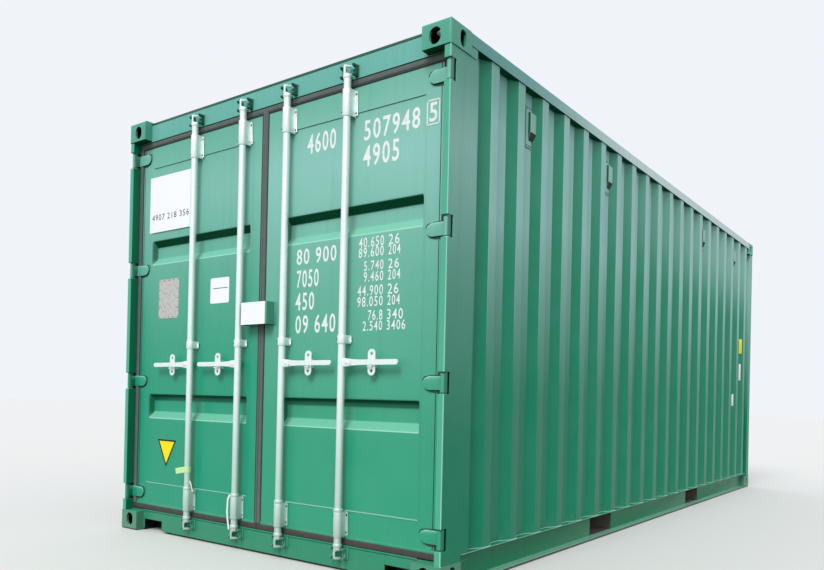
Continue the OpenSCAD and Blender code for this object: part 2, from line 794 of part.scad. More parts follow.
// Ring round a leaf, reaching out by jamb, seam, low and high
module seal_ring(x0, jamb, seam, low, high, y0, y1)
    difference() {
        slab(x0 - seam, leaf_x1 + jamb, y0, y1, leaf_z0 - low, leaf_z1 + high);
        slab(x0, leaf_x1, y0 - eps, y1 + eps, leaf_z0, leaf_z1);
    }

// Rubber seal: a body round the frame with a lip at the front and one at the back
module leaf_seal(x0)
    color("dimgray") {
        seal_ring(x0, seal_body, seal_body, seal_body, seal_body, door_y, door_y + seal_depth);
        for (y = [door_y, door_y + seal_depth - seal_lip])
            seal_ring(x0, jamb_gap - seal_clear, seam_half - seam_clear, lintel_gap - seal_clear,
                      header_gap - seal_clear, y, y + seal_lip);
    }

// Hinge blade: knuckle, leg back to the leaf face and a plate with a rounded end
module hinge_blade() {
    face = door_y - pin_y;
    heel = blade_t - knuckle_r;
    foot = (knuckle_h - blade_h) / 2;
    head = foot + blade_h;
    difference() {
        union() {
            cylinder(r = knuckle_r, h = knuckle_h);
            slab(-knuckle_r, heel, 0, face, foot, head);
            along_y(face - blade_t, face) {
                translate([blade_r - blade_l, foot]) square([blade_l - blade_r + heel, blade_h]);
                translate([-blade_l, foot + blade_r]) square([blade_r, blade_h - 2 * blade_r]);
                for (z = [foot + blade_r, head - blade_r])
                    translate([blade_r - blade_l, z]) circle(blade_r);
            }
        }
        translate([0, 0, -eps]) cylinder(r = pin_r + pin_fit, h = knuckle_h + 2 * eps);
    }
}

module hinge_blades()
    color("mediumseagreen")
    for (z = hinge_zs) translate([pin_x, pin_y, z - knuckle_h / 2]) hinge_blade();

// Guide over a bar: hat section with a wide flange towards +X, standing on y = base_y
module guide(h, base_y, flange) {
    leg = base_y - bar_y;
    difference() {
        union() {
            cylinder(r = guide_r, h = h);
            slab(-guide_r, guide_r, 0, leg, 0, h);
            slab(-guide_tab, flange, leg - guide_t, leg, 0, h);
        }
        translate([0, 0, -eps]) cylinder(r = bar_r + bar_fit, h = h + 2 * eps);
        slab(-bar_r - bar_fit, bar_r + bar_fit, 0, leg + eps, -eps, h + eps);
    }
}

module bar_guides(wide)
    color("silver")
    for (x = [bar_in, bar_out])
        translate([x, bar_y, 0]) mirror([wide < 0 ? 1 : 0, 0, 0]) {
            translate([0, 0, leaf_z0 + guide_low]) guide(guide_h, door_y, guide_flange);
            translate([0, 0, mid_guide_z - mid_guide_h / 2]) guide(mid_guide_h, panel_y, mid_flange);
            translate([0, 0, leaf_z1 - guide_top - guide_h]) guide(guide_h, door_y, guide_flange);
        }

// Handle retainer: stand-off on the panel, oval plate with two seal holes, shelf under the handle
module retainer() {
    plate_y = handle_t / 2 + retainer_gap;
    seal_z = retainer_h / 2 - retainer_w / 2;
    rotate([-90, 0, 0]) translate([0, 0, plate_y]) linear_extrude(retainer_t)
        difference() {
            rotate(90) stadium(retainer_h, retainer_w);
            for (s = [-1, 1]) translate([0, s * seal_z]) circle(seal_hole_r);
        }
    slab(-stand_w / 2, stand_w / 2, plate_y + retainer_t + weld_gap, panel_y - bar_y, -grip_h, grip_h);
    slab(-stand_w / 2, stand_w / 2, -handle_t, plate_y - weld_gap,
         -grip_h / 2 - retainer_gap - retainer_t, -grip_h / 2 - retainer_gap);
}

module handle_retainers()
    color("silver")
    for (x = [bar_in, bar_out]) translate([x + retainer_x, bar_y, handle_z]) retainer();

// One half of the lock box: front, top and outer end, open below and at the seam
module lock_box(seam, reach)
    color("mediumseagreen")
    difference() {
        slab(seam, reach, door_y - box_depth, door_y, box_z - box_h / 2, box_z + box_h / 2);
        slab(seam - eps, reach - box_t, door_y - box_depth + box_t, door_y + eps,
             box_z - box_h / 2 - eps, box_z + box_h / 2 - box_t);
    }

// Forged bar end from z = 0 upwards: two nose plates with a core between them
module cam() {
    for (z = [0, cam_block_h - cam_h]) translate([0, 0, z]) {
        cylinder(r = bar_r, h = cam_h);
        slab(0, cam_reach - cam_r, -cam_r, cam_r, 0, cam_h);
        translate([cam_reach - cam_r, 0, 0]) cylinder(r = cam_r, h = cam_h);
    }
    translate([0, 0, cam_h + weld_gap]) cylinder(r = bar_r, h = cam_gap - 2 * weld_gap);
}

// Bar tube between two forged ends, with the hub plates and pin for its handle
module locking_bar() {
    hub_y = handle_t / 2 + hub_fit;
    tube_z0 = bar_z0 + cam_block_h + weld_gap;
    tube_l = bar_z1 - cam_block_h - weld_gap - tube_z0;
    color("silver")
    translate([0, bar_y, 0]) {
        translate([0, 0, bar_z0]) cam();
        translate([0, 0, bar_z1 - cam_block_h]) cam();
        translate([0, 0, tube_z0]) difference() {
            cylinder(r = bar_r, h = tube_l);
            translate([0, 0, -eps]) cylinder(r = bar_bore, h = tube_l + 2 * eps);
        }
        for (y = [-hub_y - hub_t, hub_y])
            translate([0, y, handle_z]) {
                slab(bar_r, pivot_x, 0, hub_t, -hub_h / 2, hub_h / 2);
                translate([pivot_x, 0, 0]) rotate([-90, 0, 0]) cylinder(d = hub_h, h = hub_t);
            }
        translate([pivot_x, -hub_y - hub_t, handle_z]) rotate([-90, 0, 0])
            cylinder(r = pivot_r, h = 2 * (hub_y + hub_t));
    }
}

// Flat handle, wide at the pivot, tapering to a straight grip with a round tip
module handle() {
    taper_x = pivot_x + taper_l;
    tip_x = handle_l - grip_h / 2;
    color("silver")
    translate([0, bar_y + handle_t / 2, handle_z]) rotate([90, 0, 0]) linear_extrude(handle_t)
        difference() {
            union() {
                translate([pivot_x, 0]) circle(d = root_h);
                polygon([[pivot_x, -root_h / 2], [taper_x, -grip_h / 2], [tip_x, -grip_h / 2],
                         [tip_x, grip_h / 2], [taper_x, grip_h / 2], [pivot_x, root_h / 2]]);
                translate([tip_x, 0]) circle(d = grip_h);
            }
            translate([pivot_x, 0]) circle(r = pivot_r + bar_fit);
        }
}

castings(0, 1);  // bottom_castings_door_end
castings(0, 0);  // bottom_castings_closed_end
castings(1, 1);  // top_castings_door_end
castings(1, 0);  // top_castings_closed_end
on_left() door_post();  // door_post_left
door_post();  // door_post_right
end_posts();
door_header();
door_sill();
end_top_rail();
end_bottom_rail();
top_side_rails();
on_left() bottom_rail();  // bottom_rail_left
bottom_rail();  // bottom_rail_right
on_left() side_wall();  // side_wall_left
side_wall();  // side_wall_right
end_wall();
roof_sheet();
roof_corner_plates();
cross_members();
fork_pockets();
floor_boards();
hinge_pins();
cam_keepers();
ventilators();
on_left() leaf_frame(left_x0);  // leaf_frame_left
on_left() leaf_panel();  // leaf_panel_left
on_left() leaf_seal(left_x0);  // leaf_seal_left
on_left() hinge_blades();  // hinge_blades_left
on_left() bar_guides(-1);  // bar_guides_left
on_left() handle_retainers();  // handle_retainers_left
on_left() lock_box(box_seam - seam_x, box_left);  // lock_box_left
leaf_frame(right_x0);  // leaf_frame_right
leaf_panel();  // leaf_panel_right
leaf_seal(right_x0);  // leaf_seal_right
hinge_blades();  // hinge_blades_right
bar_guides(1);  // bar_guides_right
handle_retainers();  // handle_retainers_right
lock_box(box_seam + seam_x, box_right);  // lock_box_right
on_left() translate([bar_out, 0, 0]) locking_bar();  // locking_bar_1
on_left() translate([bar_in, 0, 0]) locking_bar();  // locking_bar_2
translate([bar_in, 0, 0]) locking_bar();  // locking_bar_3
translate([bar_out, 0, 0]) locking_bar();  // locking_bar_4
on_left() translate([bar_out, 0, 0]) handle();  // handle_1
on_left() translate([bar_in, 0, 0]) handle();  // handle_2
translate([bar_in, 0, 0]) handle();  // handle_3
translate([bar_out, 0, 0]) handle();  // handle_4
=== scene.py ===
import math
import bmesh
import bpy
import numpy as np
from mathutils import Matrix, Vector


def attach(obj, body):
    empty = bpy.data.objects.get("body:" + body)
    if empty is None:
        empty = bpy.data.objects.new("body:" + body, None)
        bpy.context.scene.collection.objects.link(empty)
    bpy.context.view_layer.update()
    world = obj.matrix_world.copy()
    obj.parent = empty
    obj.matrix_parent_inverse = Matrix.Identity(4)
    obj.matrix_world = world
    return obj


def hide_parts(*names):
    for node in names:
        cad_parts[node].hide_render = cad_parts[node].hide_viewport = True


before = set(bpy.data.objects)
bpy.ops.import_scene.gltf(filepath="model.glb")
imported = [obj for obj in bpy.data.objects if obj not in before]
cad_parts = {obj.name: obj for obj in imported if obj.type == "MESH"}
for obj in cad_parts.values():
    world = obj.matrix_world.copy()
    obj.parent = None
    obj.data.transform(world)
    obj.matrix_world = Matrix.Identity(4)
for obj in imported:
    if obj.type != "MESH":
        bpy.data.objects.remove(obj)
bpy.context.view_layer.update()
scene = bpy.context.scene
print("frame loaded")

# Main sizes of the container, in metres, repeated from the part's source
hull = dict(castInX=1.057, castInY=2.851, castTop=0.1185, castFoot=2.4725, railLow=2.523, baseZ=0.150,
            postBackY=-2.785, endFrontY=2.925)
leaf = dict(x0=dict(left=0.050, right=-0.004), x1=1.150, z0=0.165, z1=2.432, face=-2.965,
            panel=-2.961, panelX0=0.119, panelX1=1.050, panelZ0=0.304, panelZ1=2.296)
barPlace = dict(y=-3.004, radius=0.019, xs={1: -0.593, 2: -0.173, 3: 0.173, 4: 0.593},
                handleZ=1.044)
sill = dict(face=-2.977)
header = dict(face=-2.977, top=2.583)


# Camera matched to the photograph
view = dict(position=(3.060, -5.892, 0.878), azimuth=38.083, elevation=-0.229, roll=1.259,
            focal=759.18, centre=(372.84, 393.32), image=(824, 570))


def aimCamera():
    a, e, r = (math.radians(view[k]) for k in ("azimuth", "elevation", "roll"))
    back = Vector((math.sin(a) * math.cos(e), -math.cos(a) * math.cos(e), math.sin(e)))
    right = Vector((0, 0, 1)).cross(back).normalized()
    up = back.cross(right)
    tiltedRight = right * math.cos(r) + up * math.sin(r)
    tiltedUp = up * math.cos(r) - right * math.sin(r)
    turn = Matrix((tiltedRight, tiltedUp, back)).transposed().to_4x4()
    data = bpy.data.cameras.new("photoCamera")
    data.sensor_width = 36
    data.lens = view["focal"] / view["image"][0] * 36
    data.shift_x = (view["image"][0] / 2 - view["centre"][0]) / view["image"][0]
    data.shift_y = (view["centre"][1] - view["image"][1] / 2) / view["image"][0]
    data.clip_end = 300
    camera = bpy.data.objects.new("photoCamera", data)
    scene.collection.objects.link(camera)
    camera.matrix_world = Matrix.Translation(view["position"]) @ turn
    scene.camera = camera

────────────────

Exercise description —
Print, unaltered, every line from the beginning of the material down to the line with "for (z = hinge_zs)".

Finished answer —
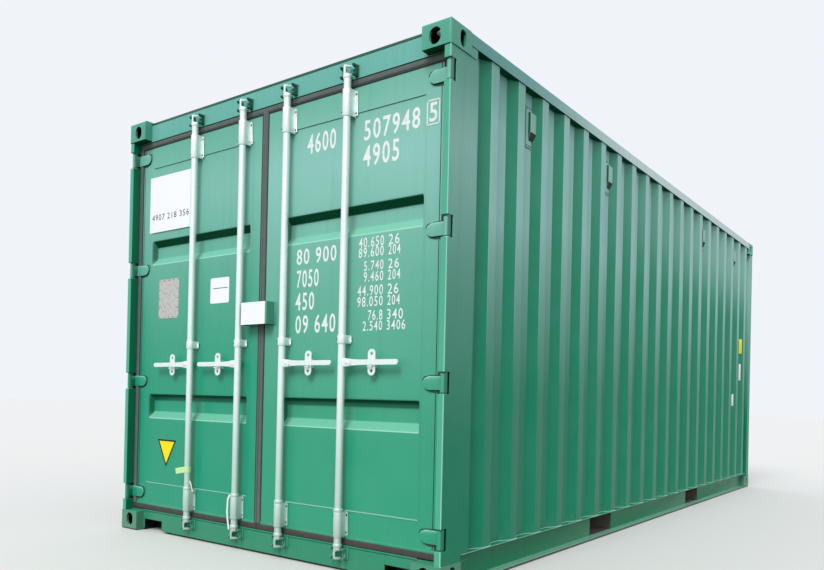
Continue the OpenSCAD and Blender code for this object: part 2, from line 794 of part.scad. More parts follow.
// Ring round a leaf, reaching out by jamb, seam, low and high
module seal_ring(x0, jamb, seam, low, high, y0, y1)
    difference() {
        slab(x0 - seam, leaf_x1 + jamb, y0, y1, leaf_z0 - low, leaf_z1 + high);
        slab(x0, leaf_x1, y0 - eps, y1 + eps, leaf_z0, leaf_z1);
    }

// Rubber seal: a body round the frame with a lip at the front and one at the back
module leaf_seal(x0)
    color("dimgray") {
        seal_ring(x0, seal_body, seal_body, seal_body, seal_body, door_y, door_y + seal_depth);
        for (y = [door_y, door_y + seal_depth - seal_lip])
            seal_ring(x0, jamb_gap - seal_clear, seam_half - seam_clear, lintel_gap - seal_clear,
                      header_gap - seal_clear, y, y + seal_lip);
    }

// Hinge blade: knuckle, leg back to the leaf face and a plate with a rounded end
module hinge_blade() {
    face = door_y - pin_y;
    heel = blade_t - knuckle_r;
    foot = (knuckle_h - blade_h) / 2;
    head = foot + blade_h;
    difference() {
        union() {
            cylinder(r = knuckle_r, h = knuckle_h);
            slab(-knuckle_r, heel, 0, face, foot, head);
            along_y(face - blade_t, face) {
                translate([blade_r - blade_l, foot]) square([blade_l - blade_r + heel, blade_h]);
                translate([-blade_l, foot + blade_r]) square([blade_r, blade_h - 2 * blade_r]);
                for (z = [foot + blade_r, head - blade_r])
                    translate([blade_r - blade_l, z]) circle(blade_r);
            }
        }
        translate([0, 0, -eps]) cylinder(r = pin_r + pin_fit, h = knuckle_h + 2 * eps);
    }
}

module hinge_blades()
    color("mediumseagreen")
    for (z = hinge_zs) translate([pin_x, pin_y, z - knuckle_h / 2]) hinge_blade();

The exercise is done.